* Given request *
The required output consists solely of the lines from the one containing "Continue the FreeCAD" down to the one containing "radius=0.004)", both included, each quoted exactly.

* Data lines *
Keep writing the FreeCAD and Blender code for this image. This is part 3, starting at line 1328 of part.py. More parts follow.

...

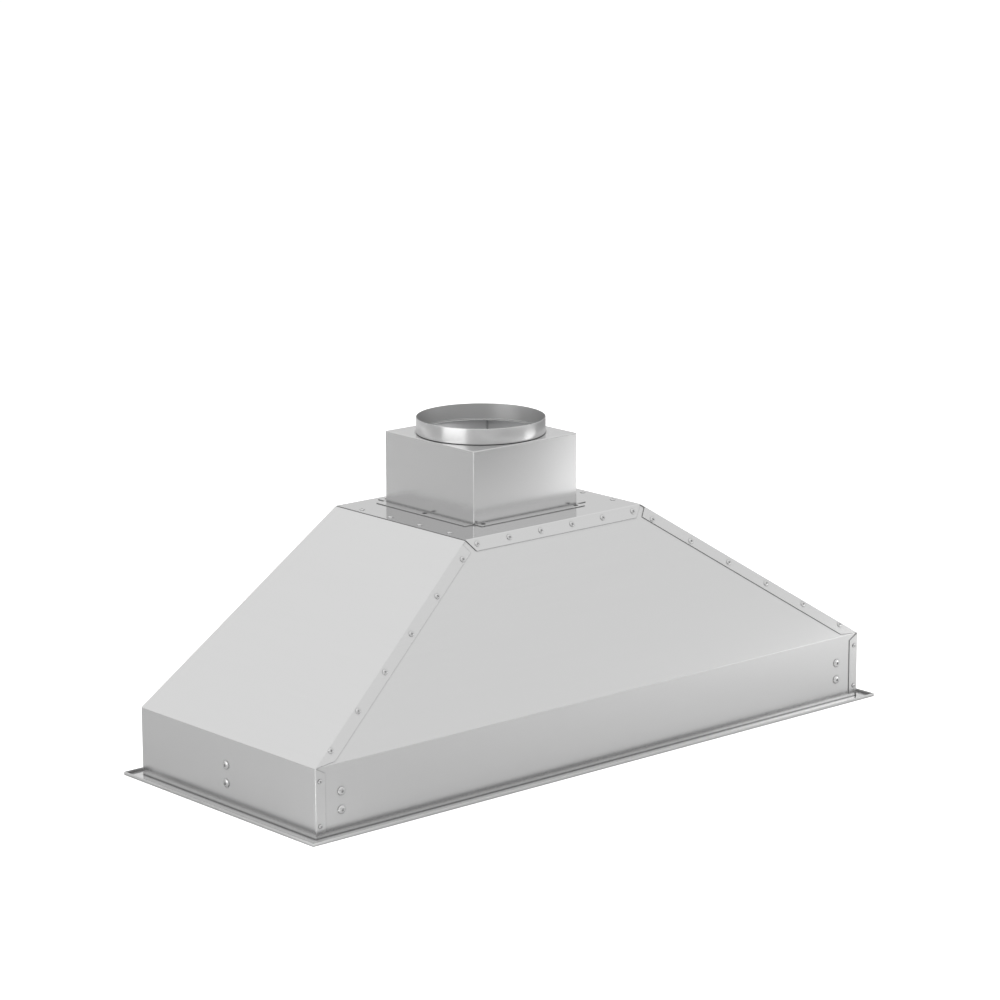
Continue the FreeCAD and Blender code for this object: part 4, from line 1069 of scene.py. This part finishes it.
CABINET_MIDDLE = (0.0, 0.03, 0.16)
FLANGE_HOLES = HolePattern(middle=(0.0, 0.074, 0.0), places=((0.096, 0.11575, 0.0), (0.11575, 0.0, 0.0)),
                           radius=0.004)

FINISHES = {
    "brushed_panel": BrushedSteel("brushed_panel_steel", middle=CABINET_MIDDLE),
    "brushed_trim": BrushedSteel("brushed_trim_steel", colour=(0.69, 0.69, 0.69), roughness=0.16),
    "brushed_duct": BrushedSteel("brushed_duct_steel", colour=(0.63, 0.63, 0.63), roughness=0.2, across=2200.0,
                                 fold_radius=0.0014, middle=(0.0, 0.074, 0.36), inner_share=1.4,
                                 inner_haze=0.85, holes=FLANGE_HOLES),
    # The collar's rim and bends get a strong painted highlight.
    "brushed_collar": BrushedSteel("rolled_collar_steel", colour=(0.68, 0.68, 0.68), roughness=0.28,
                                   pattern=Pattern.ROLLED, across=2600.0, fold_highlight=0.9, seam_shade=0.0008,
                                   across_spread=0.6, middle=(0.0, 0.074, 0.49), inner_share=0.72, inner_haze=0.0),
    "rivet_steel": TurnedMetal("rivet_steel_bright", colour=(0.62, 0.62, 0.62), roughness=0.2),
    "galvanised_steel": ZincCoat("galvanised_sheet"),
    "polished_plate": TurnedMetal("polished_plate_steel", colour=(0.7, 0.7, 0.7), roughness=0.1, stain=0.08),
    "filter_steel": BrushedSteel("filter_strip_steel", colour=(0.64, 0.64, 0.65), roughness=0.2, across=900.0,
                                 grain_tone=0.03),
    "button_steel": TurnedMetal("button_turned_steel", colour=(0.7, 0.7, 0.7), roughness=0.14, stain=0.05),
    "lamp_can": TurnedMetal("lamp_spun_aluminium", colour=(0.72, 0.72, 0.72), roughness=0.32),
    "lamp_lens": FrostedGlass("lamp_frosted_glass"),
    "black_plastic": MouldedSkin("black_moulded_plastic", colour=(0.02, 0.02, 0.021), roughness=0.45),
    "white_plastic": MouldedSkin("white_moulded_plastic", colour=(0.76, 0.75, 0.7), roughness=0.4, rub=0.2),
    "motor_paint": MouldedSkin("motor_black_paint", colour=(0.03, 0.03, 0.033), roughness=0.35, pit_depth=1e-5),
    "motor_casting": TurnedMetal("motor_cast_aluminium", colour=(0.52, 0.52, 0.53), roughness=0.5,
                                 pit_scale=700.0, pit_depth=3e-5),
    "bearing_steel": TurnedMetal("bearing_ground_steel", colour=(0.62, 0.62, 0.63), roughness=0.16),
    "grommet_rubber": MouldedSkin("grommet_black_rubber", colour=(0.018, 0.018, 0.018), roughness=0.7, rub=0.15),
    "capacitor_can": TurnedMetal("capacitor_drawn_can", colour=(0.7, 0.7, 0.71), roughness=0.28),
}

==

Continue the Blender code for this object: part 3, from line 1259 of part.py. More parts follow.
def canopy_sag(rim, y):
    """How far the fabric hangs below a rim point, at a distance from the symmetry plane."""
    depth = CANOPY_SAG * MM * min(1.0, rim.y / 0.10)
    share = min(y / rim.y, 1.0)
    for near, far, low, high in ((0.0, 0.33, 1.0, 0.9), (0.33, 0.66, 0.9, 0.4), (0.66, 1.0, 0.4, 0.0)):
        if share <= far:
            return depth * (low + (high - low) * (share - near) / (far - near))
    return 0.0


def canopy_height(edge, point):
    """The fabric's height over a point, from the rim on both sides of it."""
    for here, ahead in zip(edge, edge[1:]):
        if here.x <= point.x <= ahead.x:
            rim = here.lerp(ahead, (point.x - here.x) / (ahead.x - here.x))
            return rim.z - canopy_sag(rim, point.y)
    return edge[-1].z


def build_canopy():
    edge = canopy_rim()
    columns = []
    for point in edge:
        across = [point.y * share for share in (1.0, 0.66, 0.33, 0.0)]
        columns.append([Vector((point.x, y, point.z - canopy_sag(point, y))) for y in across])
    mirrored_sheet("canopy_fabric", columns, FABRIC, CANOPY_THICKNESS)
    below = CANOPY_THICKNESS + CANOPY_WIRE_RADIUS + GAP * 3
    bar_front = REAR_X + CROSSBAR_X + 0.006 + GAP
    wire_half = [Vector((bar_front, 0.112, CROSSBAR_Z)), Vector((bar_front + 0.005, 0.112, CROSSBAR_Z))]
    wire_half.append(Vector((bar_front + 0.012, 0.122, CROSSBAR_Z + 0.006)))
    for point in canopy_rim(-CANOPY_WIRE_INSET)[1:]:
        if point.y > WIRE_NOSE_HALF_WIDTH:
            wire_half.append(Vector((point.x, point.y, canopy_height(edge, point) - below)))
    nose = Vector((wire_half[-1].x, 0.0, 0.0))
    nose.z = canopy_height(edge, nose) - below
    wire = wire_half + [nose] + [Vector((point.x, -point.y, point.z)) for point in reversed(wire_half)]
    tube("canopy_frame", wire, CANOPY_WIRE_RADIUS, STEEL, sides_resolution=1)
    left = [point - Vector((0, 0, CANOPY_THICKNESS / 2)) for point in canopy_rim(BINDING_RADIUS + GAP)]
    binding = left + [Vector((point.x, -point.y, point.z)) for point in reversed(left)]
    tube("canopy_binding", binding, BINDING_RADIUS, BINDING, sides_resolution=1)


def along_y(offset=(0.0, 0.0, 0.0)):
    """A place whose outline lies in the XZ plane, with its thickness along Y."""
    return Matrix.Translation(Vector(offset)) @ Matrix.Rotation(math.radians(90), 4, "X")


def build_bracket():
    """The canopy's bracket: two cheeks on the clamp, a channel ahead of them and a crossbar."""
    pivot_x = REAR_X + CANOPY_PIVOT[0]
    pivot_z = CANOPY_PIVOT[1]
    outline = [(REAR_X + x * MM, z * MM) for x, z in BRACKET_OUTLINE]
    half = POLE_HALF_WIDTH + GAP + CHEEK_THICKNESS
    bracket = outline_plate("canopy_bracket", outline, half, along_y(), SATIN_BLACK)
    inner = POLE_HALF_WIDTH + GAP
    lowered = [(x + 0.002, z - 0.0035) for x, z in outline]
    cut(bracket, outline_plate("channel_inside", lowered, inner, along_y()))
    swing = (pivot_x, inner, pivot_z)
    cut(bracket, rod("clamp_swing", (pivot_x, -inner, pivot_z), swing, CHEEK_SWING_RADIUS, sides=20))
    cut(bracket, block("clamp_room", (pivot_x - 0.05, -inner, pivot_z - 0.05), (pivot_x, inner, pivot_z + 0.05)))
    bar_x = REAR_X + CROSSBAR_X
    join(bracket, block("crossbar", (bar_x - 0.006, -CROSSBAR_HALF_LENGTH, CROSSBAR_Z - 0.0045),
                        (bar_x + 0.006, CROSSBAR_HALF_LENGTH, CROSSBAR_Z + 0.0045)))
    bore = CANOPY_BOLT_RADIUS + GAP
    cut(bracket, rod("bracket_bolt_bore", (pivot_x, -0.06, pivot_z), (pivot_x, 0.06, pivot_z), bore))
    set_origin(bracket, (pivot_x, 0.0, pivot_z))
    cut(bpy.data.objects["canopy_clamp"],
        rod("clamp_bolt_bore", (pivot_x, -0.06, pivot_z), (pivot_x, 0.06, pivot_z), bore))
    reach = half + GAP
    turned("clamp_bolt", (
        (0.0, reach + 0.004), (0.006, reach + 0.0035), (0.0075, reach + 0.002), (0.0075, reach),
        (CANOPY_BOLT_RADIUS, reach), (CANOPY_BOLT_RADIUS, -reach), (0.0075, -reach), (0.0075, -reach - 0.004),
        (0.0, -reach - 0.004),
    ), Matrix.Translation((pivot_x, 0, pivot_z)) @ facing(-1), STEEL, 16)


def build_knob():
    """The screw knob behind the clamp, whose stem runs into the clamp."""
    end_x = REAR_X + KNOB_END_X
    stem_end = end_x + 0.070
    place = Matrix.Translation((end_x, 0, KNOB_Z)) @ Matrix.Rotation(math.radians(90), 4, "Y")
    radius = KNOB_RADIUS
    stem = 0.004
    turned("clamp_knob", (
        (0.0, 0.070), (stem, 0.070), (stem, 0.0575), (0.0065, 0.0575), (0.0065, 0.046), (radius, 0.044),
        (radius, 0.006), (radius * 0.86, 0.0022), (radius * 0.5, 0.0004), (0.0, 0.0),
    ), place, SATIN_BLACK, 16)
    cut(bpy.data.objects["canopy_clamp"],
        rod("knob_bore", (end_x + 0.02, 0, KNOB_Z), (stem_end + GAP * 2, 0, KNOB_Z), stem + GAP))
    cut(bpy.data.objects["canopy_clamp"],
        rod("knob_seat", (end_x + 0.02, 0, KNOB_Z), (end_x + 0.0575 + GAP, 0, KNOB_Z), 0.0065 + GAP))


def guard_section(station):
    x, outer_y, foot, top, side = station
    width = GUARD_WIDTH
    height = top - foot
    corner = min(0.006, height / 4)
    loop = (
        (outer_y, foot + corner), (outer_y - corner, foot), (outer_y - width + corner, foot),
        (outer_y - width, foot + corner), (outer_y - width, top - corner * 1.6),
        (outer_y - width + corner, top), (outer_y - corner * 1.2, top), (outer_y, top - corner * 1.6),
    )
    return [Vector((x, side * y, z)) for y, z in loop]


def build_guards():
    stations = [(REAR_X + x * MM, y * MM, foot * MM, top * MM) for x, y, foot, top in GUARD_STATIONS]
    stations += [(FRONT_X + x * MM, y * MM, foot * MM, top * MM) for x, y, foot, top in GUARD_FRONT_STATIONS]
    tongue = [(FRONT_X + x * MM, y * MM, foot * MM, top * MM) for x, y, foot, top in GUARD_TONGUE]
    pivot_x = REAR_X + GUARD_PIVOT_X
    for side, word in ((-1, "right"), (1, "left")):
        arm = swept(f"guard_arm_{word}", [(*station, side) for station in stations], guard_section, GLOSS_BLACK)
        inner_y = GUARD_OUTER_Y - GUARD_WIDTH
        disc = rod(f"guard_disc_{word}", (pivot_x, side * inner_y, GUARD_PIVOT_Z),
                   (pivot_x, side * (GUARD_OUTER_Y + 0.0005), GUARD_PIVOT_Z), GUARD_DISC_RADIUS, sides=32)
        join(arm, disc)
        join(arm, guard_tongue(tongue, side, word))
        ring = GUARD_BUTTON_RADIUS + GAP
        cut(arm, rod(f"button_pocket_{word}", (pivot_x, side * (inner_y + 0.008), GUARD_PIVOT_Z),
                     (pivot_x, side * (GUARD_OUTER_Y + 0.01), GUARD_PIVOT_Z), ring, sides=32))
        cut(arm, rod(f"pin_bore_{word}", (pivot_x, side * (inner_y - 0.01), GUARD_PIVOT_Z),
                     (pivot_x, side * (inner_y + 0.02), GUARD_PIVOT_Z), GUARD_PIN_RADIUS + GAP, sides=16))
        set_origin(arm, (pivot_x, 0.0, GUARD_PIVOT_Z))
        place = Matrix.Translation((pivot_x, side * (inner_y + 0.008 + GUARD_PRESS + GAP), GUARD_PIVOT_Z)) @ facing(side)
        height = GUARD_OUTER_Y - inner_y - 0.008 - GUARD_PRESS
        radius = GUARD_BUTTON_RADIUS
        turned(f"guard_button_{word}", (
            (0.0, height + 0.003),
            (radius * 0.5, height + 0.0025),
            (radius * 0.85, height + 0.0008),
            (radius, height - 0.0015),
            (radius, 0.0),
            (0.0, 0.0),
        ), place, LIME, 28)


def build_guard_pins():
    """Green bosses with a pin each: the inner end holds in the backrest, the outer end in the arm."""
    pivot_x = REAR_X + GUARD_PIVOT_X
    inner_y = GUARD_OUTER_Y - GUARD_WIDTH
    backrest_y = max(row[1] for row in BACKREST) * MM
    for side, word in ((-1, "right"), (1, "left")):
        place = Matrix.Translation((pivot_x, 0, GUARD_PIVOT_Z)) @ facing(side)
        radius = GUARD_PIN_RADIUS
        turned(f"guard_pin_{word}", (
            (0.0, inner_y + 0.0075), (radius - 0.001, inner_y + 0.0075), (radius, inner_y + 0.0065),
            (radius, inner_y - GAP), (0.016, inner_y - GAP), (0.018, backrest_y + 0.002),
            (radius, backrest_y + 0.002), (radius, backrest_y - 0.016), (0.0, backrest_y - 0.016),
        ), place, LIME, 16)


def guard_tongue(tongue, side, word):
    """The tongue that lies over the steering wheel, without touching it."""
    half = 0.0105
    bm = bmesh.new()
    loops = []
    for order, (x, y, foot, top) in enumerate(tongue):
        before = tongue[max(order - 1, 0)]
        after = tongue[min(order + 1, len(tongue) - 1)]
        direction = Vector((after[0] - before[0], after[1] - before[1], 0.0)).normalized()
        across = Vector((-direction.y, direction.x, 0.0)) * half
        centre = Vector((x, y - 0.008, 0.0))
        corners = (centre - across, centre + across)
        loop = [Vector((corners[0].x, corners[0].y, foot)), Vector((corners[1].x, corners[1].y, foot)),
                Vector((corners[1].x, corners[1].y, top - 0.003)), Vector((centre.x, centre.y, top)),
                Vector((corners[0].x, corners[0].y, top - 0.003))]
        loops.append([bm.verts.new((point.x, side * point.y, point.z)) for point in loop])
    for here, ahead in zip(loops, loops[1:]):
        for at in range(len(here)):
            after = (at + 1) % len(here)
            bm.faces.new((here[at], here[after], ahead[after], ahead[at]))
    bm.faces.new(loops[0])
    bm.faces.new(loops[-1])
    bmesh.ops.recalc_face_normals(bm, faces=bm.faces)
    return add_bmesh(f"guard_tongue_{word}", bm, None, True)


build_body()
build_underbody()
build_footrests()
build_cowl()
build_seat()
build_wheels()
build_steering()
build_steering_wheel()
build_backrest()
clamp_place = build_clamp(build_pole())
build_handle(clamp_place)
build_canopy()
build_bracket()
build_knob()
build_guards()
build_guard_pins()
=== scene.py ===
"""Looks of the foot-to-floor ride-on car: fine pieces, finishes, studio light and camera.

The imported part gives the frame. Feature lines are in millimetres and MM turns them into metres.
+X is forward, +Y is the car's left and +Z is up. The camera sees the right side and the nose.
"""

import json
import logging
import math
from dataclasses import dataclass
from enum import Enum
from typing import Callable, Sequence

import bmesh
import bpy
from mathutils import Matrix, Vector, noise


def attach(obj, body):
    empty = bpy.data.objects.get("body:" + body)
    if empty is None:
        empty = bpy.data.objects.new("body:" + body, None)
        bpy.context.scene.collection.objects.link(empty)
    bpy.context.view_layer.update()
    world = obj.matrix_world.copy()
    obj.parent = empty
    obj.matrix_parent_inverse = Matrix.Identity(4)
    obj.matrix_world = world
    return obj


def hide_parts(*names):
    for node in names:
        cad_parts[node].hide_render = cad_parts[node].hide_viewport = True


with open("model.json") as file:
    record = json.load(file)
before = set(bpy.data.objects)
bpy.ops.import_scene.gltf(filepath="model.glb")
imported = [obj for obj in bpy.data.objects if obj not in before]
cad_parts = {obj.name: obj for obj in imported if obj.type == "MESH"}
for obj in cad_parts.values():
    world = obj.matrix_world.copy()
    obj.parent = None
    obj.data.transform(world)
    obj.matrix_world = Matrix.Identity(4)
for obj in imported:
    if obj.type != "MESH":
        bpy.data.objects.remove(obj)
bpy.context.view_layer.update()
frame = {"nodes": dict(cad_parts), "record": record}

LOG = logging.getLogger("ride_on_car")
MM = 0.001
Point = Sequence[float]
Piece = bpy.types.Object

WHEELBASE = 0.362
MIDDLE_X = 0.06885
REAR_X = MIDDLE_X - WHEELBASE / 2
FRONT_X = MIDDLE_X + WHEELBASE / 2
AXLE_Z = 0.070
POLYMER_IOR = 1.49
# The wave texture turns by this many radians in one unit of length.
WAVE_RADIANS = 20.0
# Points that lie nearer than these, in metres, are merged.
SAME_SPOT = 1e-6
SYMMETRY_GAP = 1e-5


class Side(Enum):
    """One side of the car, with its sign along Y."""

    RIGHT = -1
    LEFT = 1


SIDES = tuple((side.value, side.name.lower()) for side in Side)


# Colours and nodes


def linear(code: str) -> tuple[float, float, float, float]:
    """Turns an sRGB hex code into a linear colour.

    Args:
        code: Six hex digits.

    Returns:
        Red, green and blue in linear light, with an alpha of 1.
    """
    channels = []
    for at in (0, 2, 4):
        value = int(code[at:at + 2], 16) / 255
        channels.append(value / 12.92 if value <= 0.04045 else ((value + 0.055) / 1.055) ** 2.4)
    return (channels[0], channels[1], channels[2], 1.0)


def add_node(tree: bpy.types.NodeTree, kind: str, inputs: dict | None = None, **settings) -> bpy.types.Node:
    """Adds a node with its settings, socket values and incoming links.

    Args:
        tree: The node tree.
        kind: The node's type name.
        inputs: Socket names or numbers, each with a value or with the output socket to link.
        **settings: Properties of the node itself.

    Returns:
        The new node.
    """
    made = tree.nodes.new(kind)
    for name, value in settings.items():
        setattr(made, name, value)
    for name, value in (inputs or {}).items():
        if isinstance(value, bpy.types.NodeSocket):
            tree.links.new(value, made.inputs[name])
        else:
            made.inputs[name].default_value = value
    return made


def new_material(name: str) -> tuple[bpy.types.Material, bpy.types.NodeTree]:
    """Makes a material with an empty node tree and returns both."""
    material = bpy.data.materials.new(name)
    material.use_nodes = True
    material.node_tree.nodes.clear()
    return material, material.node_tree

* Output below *
Continue the FreeCAD and Blender code for this object: part 4, from line 1069 of scene.py. This part finishes it.
CABINET_MIDDLE = (0.0, 0.03, 0.16)
FLANGE_HOLES = HolePattern(middle=(0.0, 0.074, 0.0), places=((0.096, 0.11575, 0.0), (0.11575, 0.0, 0.0)),
                           radius=0.004)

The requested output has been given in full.